No wonder this pilgrimage is an epochal event. Organized by the Conference of Catholic Bishops of Cuba and begun in August 2010 as a prelude to the celebration in 2012 of the 400th anniversary of having been discovered at sea, the Virgin has traveled approximately 30,000 km from East to West of the Island. In every town, the venerated image has received countless tokens of respect and devotion. Cubans of all faiths—Catholics, Protestants, spiritualists, practitioners of Afro-Cuban religions and even agnostics and atheists—have participated in the tributes paid to the Virgin throughout Cuba.
The image of the Virgin of Charity arrived in Havana on November 6, 2011 and will complete its long journey on December 30th at 4:00 pm with a Mass that will be officiated at Avenida del Puerto, next to the bay, to honor its sea origin. In the Cuban capital, it has been received in churches, nursing homes, prisons, health centers, universities, and cultural institutions such as the National Ballet of Cuba, where the prima ballerina Alicia Alonso awaited its arrival. Cardinal Jaime Ortega, Archbishop of Havana, said that, “Our Patron Saint has come here to bless this fruit. It is an honor for the Catholic Church to bring this treasure to such a prestigious and unique school.”
Everywhere she goes, the Virgin is received with great rejoicing, accompanied by cheers, ovations, tears, songs, flowers, candles…and only a few have been able to contain their emotion at the sight of an image that beyond its religious connotation has become a symbol of the Cuban nation. This is why perhaps many have put aside their more personal requests and pray to the Virgin Mary of Charity of El Cobre for peace, health, harmony and prosperity for all Cubans, wherever they may be.
It has been more than 400 years since an image of the Virgin Mary is said to have first appeared to three Cuban fishermen caught in a three-day maelstrom on the Bay of Nipe off Cuba. The men prayed for calm and, just after the storm cleared, something bobbed their way. It was a figure of the Virgin Mary, bone dry, atop a board, with a sign that proclaimed, “Yo Soy La Virgen de la Caridad” — “I am the Virgin of Charity.”
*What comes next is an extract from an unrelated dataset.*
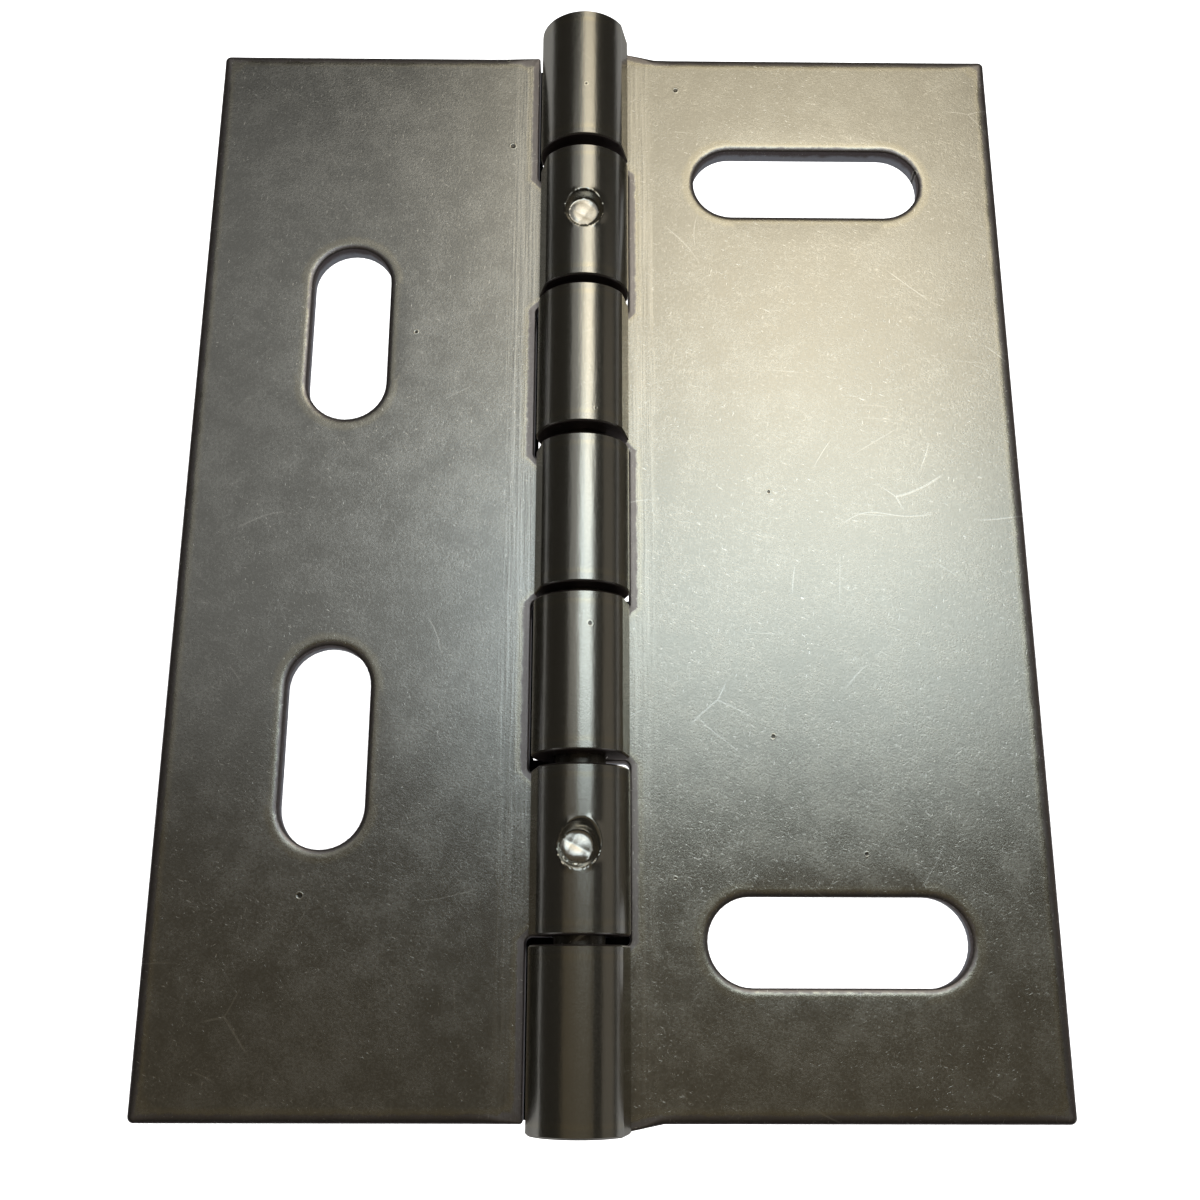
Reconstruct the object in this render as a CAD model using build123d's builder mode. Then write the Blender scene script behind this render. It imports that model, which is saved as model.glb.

On her right arm, she carried Jesus; in her left hand, she clutched a gold cross. The men brought her back to Cuba, where a shrine, now a national sanctuary, was built for her in El Cobre in Santiago de Cuba, an area abundant with cobre, or copper. She has inspired a teeming trove of songs, paintings, sculptures and poems. Houses are stockpiled with her medals and other emblems. Cubans have always turned to her for sustenance and stability. In the late 19th century, Cuban revolutionaries, or Mambises, fighting for independence from Spain, placed her in their camps for spiritual fuel.